I performed this test with one asynchronous standby server.

-- overflow subtransaction
(primary)=# create table t1 (i int);
(primary)=# select 'insert into t1 values (1); savepoint s_' || 
generate_series(1, 70) ; \gexec
(primary)=# checkpoint;

-- restart standby
$ pg_ctl restart -D data_stb/
waiting for server to shut down.... done
server stopped
waiting for server to start.... LOG:  redirecting log output to logging 
collector process
........................................................... stopped 
waiting
pg_ctl: server did not start in time

-- standby log
DEBUG:  recovery snapshot waiting for non-overflowed snapshot or until 
oldest active xid on standby is at least 887 (now 818)


>> However, the log message that indicates the cause of this issue seems 
>> to be only output at the DEBUG1 level:
>> 
>>    elog(DEBUG1,
>>         "recovery snapshot waiting for non-overflowed snapshot or "
>>         "until oldest active xid on standby is at least %u (now %u)",
>>         standbySnapshotPendingXmin,
>>         running->oldestRunningXid);
>> 
>> I believe this message would be useful not only for developers but 
>> also for users.
> 
> Isn't this log message too difficult for most users? It seems to
> describe PostgreSQL's internal mechanisms, making it hard
> for users to understand the issue and what actions to take.

Agreed and I feel that a message suggesting something like "check if 
there are any overflowing transactions on the primary side" would make 
it useful.
On the other hand, the manual's explanation of 
pg_stat_get_backend_subxact() does not mention subtransaction overflow, 
so I am not sure how much detail should be included.


-- 
Regards,

--
Atsushi Torikoshi
Seconded from NTT DATA GROUP CORPORATION to SRA OSS K.K.




On 2025/03/04 0:20, torikoshia wrote:
> On 2025-03-03 13:10, Fujii Masao wrote:
> 
> Thanks for your comments!
> 
>> On 2025/02/03 22:35, torikoshia wrote:
>>> Hi,
>>>
>>> When a hot standby is restarted in a state where subtransactions have overflowed, it may become inaccessible:
>>>
>>>    $ psql: error: connection to server at "localhost" (::1), port 5433 failed: FATAL:  the database system is not
yetaccepting connections
 
>>>            DETAIL:  Consistent recovery state has not been yet reached.
>>
>> Could you share the steps to reproduce this situation?
> 
> We can reproduce this situation using the following procedure.

Thanks!
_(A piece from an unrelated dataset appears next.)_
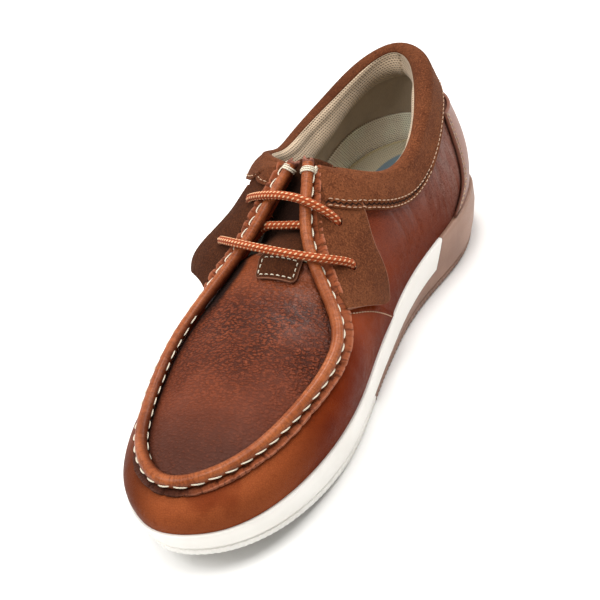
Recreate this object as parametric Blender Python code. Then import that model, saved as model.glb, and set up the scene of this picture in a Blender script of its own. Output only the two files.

I was able to reproduce the issue.


> Agreed and I feel that a message suggesting something like "check if there are any overflowing transactions on the
primaryside" would make it useful.
 

I’m wondering if this message might still be confusing for users.
Would they immediately understand what "overflowing transactions" means?
Even after reading this message, it seems also unclear what actions
they should take to resolve the issue. Plus, this message can appear
multiple times if there are multiple overflowing transactions before
starting accepting read-only connections - which could be even more confusing.

Regards,

-- 
Fujii Masao
Advanced Computing Technology Center
Research and Development Headquarters
NTT DATA CORPORATION




On 2025-03-04 03:17, Fujii Masao wrote:

>> Agreed and I feel that a message suggesting something like "check if 
>> there are any overflowing transactions on the primary side" would make 
>> it useful.
> 
> I’m wondering if this message might still be confusing for users.
> Would they immediately understand what "overflowing transactions" 
> means?
> Even after reading this message, it seems also unclear what actions
> they should take to resolve the issue. Plus, this message can appear
> multiple times if there are multiple overflowing transactions before
> starting accepting read-only connections - which could be even more 
> confusing.

It seems better to reconsider the content and timing of this message 
output.

I personally think that logging information about this situation where 
subtransaction overflowed and it prevents hot standby connections would 
be helpful for users and support providers to understand the cause of 
the issue.
Do you think such logging is unnecessary?


-- 
Regards,

--
Atsushi Torikoshi
Seconded from NTT DATA GROUP CORPORATION to SRA OSS K.K.